__Work required__: Repeat exactly the lines running from the line that contains "in imported if" to the line that contains "joint for joint"; include both ends and add nothing.

CAD and scene scripts:
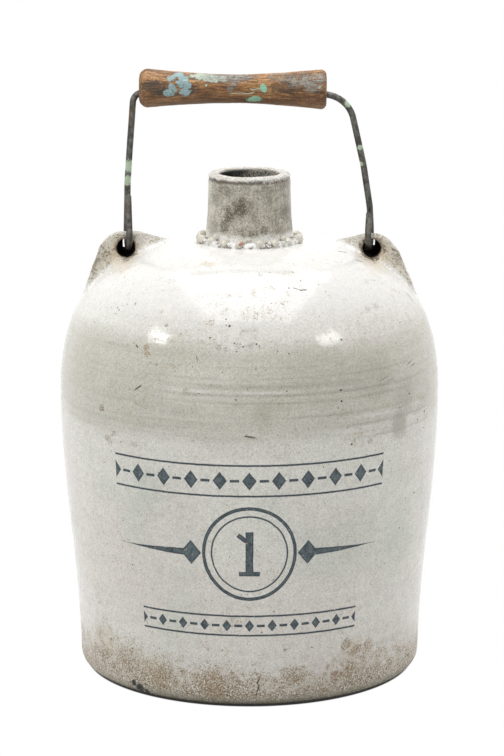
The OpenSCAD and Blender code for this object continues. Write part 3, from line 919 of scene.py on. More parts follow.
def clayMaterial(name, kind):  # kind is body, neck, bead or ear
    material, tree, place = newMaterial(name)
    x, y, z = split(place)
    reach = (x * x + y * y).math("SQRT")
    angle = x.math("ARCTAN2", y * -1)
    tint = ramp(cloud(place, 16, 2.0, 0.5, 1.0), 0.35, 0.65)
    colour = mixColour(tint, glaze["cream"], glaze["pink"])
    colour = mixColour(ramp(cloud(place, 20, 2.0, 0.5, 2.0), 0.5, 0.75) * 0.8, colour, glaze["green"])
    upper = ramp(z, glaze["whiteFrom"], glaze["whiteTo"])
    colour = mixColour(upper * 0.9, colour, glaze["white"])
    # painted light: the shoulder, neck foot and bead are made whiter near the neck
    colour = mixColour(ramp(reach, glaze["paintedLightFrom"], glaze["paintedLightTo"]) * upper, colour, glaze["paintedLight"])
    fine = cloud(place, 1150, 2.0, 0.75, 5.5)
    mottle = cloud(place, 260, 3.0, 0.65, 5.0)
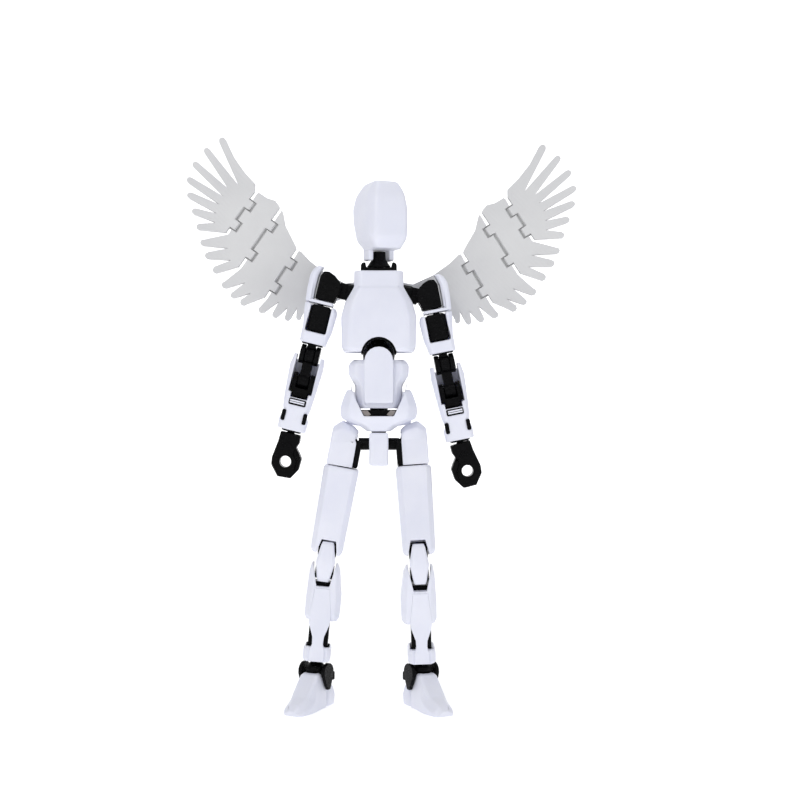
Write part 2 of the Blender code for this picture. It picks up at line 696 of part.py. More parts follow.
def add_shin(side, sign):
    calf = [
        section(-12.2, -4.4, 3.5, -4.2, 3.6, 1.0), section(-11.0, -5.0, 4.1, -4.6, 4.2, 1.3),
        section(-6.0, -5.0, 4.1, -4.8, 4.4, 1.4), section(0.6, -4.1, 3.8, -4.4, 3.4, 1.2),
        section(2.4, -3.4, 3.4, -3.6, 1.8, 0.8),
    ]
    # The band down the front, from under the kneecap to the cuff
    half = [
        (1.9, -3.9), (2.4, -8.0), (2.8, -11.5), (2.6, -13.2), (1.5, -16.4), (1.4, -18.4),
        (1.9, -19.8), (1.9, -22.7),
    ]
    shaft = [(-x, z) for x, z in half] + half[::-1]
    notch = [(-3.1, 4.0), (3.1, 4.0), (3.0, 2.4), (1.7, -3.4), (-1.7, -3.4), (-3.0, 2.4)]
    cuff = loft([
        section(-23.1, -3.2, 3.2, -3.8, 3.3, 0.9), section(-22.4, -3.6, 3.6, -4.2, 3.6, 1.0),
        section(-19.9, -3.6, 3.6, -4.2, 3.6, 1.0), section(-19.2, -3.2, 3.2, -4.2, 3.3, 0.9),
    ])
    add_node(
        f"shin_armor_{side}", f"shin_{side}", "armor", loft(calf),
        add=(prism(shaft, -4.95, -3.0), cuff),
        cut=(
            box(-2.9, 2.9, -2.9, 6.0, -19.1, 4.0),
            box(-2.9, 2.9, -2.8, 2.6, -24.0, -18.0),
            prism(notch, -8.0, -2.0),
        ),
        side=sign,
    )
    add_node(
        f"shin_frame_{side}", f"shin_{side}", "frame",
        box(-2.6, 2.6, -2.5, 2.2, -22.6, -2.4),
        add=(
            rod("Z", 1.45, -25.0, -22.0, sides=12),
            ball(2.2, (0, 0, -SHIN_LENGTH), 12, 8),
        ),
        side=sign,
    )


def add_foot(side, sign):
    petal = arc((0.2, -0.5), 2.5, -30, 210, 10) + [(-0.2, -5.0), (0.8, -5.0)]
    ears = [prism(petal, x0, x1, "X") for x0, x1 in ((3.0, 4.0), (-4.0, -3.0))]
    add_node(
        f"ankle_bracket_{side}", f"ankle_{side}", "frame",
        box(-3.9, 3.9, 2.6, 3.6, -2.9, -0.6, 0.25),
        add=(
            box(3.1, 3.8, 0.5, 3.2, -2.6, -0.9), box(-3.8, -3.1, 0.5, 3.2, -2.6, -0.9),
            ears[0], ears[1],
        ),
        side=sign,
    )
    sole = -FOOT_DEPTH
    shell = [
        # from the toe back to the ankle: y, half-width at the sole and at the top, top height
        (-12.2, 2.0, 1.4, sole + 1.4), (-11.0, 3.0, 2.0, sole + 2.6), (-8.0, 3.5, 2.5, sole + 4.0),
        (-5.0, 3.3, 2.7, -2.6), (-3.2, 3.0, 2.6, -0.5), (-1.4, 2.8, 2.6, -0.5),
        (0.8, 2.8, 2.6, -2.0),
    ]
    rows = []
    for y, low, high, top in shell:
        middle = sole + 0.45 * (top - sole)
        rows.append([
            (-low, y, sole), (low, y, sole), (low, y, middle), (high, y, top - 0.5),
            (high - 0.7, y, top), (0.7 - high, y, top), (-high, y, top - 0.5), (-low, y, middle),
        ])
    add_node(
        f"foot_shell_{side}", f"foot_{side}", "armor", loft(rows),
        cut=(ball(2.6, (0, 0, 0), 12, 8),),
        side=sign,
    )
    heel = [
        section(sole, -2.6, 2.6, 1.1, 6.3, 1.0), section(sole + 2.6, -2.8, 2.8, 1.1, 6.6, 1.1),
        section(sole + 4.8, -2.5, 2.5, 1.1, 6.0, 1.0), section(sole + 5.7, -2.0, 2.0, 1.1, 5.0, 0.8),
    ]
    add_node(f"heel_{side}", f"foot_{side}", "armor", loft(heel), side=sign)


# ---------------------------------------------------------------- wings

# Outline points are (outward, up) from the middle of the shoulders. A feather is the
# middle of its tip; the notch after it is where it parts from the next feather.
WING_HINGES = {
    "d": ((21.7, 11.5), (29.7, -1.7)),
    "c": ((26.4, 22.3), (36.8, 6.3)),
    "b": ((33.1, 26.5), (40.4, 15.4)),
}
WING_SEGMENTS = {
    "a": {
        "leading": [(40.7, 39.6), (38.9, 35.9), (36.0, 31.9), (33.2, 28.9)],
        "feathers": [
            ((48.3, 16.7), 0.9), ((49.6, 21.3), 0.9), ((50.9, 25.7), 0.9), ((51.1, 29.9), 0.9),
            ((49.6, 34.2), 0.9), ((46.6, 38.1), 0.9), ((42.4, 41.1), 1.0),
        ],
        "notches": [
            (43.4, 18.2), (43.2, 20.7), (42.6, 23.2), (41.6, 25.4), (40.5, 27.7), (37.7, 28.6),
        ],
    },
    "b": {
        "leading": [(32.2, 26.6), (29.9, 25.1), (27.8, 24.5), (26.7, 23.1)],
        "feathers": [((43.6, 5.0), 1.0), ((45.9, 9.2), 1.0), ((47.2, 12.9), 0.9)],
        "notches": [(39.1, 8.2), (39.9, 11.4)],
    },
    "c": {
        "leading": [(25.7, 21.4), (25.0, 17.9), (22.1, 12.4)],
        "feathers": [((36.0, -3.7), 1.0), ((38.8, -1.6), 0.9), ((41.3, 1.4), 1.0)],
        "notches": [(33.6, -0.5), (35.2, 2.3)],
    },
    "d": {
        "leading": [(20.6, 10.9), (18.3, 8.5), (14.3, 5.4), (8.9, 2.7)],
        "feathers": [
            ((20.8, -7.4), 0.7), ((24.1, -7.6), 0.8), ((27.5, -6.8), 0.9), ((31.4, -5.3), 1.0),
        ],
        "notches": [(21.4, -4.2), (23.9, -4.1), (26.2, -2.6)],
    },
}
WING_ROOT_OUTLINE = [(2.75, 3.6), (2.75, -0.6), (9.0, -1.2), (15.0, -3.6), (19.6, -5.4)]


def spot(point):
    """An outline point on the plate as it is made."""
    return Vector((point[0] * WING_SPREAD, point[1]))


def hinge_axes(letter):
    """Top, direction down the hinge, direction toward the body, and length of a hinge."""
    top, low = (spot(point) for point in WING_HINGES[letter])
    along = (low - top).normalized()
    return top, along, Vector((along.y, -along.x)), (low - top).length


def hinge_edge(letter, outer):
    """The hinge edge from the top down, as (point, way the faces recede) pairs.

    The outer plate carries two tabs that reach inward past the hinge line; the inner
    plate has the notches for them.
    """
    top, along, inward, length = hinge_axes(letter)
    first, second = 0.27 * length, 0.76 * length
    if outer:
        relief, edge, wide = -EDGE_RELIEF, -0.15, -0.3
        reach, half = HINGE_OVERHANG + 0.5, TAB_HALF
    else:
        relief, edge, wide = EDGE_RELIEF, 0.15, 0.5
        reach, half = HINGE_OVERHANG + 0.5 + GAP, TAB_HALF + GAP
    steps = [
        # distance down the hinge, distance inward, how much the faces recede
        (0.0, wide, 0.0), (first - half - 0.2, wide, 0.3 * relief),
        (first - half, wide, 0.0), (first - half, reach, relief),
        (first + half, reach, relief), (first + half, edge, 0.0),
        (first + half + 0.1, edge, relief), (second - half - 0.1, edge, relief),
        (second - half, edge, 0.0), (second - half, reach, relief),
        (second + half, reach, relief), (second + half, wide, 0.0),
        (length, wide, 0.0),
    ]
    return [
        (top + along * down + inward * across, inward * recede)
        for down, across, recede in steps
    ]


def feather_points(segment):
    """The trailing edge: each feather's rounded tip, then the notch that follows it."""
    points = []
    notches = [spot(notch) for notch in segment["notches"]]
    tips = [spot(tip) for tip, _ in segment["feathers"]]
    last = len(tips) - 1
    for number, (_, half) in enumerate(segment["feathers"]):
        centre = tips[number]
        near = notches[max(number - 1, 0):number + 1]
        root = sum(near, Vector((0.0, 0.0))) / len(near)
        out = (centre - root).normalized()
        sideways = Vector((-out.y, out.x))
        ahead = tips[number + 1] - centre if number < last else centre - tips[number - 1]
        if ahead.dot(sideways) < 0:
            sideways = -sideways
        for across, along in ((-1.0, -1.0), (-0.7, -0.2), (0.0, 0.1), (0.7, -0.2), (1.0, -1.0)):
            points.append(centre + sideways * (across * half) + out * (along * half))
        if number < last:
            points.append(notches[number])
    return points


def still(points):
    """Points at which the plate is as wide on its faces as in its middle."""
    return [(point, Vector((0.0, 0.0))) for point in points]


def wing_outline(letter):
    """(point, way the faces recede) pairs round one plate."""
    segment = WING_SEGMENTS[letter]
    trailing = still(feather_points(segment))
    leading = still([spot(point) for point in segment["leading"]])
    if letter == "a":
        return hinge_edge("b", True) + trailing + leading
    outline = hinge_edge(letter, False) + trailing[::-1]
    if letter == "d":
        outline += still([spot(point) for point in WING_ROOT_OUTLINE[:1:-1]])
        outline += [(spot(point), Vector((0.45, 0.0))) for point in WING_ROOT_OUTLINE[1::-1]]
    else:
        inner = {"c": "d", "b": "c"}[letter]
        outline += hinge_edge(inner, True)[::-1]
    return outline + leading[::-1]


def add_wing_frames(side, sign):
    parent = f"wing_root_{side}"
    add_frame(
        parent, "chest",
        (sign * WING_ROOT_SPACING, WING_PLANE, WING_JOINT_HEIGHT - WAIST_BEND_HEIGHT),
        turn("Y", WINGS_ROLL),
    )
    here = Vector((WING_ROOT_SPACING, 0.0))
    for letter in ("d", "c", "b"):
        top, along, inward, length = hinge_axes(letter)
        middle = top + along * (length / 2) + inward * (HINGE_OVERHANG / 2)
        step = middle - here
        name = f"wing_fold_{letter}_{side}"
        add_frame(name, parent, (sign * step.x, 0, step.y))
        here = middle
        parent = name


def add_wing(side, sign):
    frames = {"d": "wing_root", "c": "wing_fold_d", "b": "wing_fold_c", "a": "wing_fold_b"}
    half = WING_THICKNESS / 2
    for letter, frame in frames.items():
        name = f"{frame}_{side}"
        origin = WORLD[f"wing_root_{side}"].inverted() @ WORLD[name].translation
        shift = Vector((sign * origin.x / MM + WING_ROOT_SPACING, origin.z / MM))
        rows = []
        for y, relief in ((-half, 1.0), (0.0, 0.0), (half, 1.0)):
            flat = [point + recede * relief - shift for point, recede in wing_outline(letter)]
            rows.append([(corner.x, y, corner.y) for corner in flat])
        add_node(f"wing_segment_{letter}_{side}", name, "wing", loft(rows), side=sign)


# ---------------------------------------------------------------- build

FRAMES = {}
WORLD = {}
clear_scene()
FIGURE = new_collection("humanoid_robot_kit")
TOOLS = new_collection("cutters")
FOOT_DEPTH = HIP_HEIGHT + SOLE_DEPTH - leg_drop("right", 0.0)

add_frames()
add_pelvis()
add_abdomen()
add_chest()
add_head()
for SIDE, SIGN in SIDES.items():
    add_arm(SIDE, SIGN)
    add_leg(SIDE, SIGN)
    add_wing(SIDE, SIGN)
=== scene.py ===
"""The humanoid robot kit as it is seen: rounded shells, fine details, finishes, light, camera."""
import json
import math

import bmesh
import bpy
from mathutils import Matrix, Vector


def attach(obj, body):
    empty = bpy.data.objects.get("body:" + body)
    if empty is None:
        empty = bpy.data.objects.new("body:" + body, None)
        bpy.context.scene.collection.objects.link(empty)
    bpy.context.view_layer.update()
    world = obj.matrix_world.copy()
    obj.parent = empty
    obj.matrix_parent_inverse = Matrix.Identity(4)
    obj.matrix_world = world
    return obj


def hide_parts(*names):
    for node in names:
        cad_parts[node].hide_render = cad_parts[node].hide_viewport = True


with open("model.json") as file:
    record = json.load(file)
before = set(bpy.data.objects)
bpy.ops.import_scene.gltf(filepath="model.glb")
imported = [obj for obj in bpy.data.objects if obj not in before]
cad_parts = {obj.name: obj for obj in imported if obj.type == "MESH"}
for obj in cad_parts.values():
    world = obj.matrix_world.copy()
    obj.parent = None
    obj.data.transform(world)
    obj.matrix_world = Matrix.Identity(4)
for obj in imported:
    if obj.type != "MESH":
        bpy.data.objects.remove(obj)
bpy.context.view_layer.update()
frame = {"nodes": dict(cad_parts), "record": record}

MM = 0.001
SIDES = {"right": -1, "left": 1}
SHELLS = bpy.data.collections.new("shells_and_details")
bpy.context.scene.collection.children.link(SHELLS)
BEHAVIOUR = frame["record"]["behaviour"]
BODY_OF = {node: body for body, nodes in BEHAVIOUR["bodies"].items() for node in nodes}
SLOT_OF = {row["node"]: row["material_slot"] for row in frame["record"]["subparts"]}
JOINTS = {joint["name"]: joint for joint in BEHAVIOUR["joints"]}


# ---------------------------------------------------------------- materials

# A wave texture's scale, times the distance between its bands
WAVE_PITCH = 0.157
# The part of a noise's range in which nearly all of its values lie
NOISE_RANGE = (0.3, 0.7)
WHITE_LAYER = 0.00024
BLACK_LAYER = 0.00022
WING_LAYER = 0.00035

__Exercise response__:
cad_parts = {obj.name: obj for obj in imported if obj.type == "MESH"}
for obj in cad_parts.values():
    world = obj.matrix_world.copy()
    obj.parent = None
    obj.data.transform(world)
    obj.matrix_world = Matrix.Identity(4)
for obj in imported:
    if obj.type != "MESH":
        bpy.data.objects.remove(obj)
bpy.context.view_layer.update()
frame = {"nodes": dict(cad_parts), "record": record}

MM = 0.001
SIDES = {"right": -1, "left": 1}
SHELLS = bpy.data.collections.new("shells_and_details")
bpy.context.scene.collection.children.link(SHELLS)
BEHAVIOUR = frame["record"]["behaviour"]
BODY_OF = {node: body for body, nodes in BEHAVIOUR["bodies"].items() for node in nodes}
SLOT_OF = {row["node"]: row["material_slot"] for row in frame["record"]["subparts"]}
JOINTS = {joint["name"]: joint for joint in BEHAVIOUR["joints"]}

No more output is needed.